Nicholas Connor (also known as Nick Connor) is an English filmmaker. Best known for his work on the film Cotton Wool.
In 2017 he was awarded the 'Ones to Watch' Award by Into Film at the Odeon Leicester Square. Presented by actor Charles Dance and producer Barbara Broccoli, sponsored by EON Productions. Connor presently lives in Oldham, England.

Career 

Nicholas Connor started his career as a script supervisor and then attended the BFI Film Academy at HOME in Manchester.

In 2016 he directed Northern Lights, which received a mixed critical response. Chris Olson from UK Film Review gave the film 4 stars calling it "a beautiful piece of filmmaking". Jennie Kermode for 'Eye for Film' gave the film 3 stars, stating "Northern Lights may sometimes by lacking in energy but it doesn't outstay its welcome and overall it's an impressive debut."
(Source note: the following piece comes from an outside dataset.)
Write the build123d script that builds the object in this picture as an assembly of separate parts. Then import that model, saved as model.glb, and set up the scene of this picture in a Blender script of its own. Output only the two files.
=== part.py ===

In 2017, aged 17, he directed Cotton Wool with a cast including Leanne Best and Crissy Rock. The film was shot by BAFTA winning cinematographer Alan C. McLaughlin. The film was supported in its research by the British Stroke Association and received a 12A by the British Board of Film Classification. The film received a 5 star review from ScreenCritix, which stated "he is really coming into his own and certainly cementing his status as one of the UK’s hottest prospects." The film's red carpet premiere took place in Oldham, England.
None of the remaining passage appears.